El recuerdo de aquella visita te provocó pesadillas durante años. Te mirabas la mano, veías los huesos y tendones recubiertos por una fina capa de piel y empezabas a notar un sudor pegajoso. Te fijabas en la gente que te rodeaba y volvías a ver los cuerpos pálidos dispuestos en hilera. A veces te veías reflejado en el espejo del baño y te imaginabas que eras uno de ellos.
Carne muerta.
Creciste con el trauma de aquella certeza. Luego, a los diecisiete años, viste cómo la vida —la luz— se extinguía en los ojos de aquella mujer agonizante.
Fue entonces cuando advertiste que, después de todo, eras algo más que carne muerta.

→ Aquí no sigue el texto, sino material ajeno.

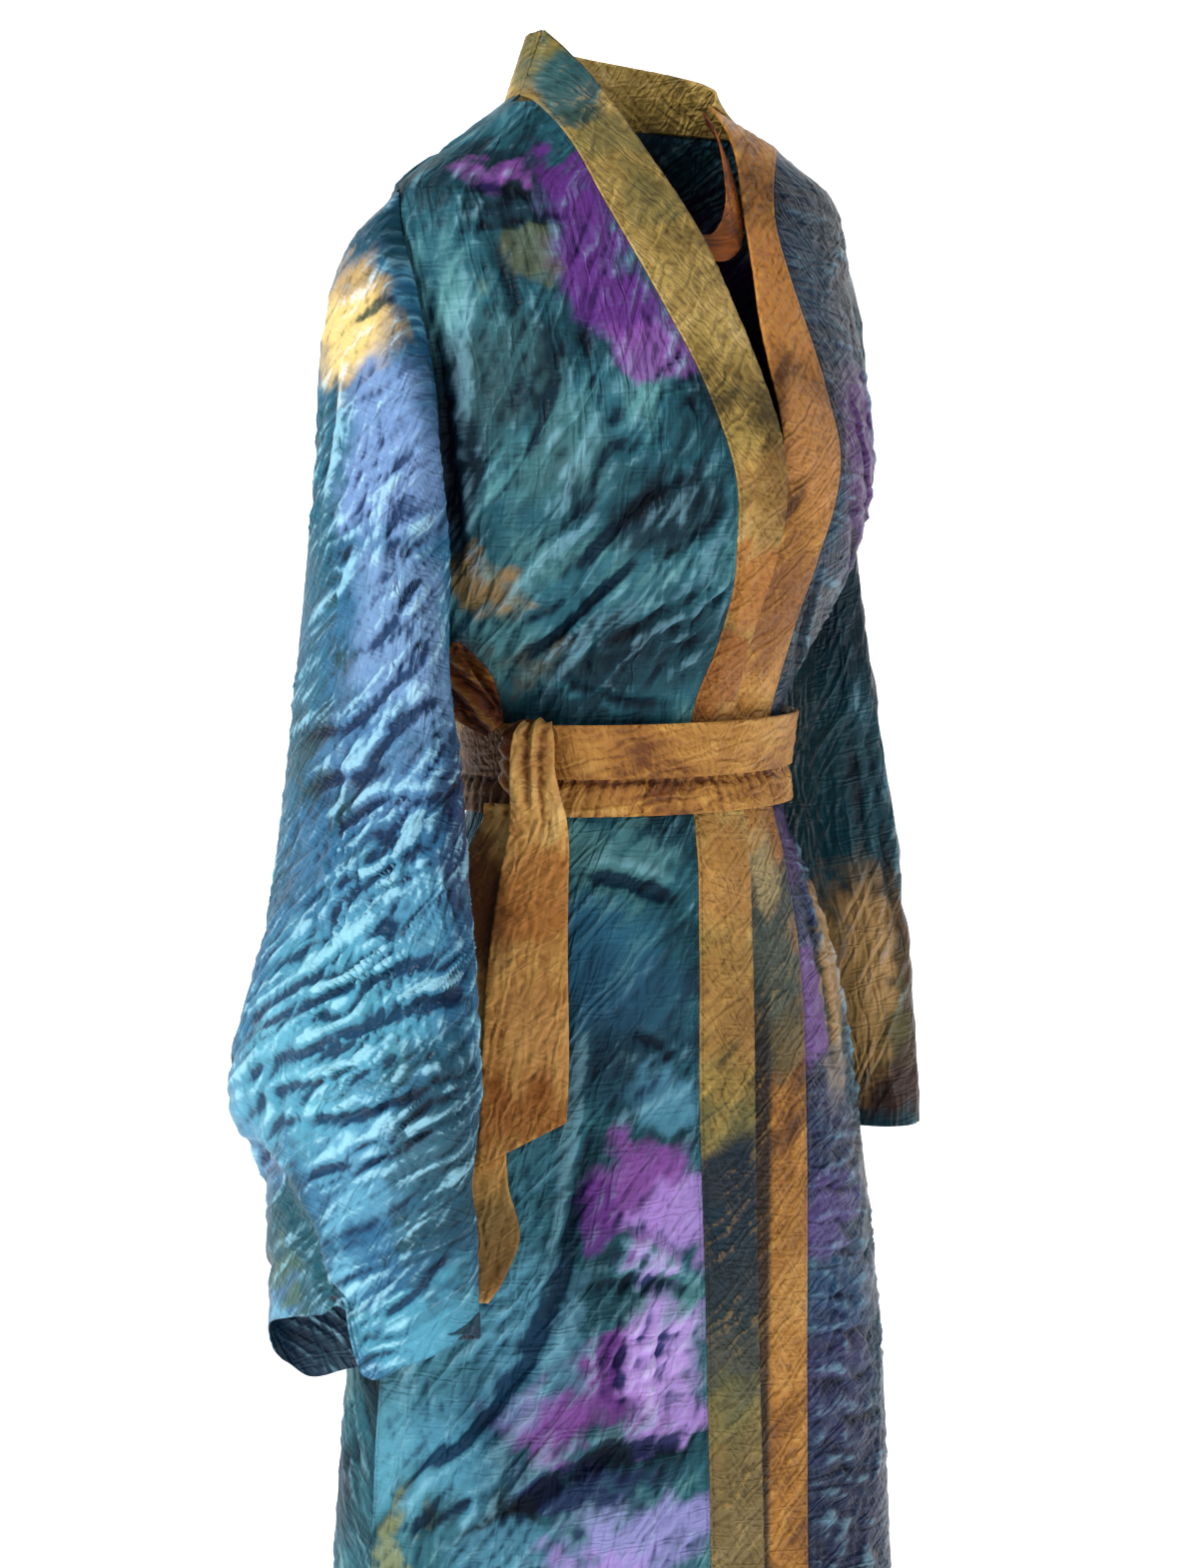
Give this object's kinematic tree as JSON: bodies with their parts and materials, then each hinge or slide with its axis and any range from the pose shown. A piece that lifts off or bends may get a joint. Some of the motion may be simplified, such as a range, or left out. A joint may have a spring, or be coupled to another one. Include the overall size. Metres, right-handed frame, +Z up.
{
  "type": "kimono duster",
  "caption": "Long open-fronted kimono robe of thin dyed silk with wide sleeves and a band down both fronts, belted and tied at the waist, hanging as on a wearer.",
  "frame": {"origin": "midway between the two neck points at the height of the shoulder seams, where a wearer's shoulders carry the robe", "axes": "+Z up, the robe's front faces -Y, +X is the wearer's left"},
  "size_m": [0.5262, 0.3084, 1.3124],
  "materials": {
    "dyed_silk": "crinkled satin, tie-dyed in teal, blue, violet and gold",
    "gold_silk": "crinkled satin, mottled ochre and rust"
  },
  "bodies": {
    "root": {"back": "dyed_silk", "front_right": "dyed_silk", "front_left": "dyed_silk", "sleeve_right": "dyed_silk", "sleeve_left": "dyed_silk", "band_right": "gold_silk", "band_left": "gold_silk", "band_neck": "gold_silk", "throat_strip": "gold_silk", "belt_under_turn": "gold_silk", "belt_over_turn": "gold_silk", "belt_knot": "gold_silk", "belt_loop": "gold_silk", "belt_tail_front": "gold_silk", "belt_tail_rear": "gold_silk"}
  },
  "joints": []
}
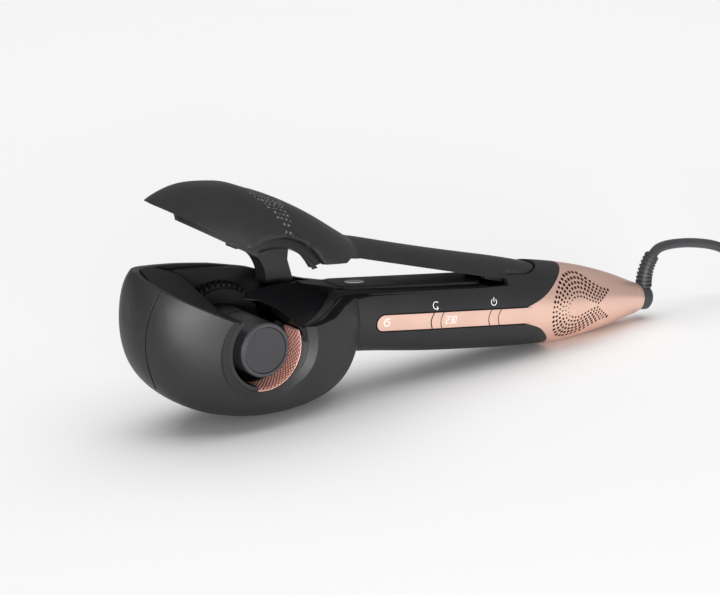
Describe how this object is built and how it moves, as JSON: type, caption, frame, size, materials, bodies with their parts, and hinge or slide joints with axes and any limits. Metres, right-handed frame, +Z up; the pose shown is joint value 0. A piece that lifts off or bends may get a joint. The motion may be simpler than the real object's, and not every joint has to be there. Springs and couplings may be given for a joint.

Fue una revelación, pero con los años cada vez se te hizo más difícil sostener aquella creencia. Te empleaste a fondo por refrendarla con pruebas, pero cada fracaso no hacía más que socavarla. Después de tanto trabajo y de tantos preparativos, después de todos aquellos riesgos, te resulta demasiado difícil encajar el fiasco de esta noche.
Te limpias los ojos y te acercas a la mesa de la cocina, donde descansa la Leica a medio desarmar. Habías empezado a limpiarla, pero incluso ese placer ha quedado reducido a cenizas. Coges el objetivo con apatía y le das vueltas en la mano.
La idea surge de la forma más inesperada.
Según va cobrando forma, te invade una gran excitación. ¿Cómo es posible que hayas pasado por alto algo tan obvio? ¡Ha estado ahí todo el tiempo, plantado ante tus narices! No deberías haber olvidado que te guía un fin más alto. Te has olvidado de lo crucial, te has dejado distraer. Lo de Lieberman estaba destinado al fracaso, pero era necesario intentarlo.
Y es que de no ser por eso, tal vez no habrías caído en que se te está brindando una ocasión única.
Vuelves a sentir el poder y la fuerza. Piensas en lo que debes hacer. Eso es, lo notas. Todo aquello por lo que has trabajado, todos los desencantos sufridos, todo obedecía a una razón. El destino arrojó a una mujer agonizante a tus pies, y ahora ha vuelto a intervenir.
Silbando una melodía desafinada, empiezas a quitarte el uniforme. Lo has llevado puesto toda la noche. No hay tiempo de llevarlo a la lavandería, pero puedes frotarlo y plancharlo.
Para lo que te propones, necesitas lucirlo en las mejores condiciones.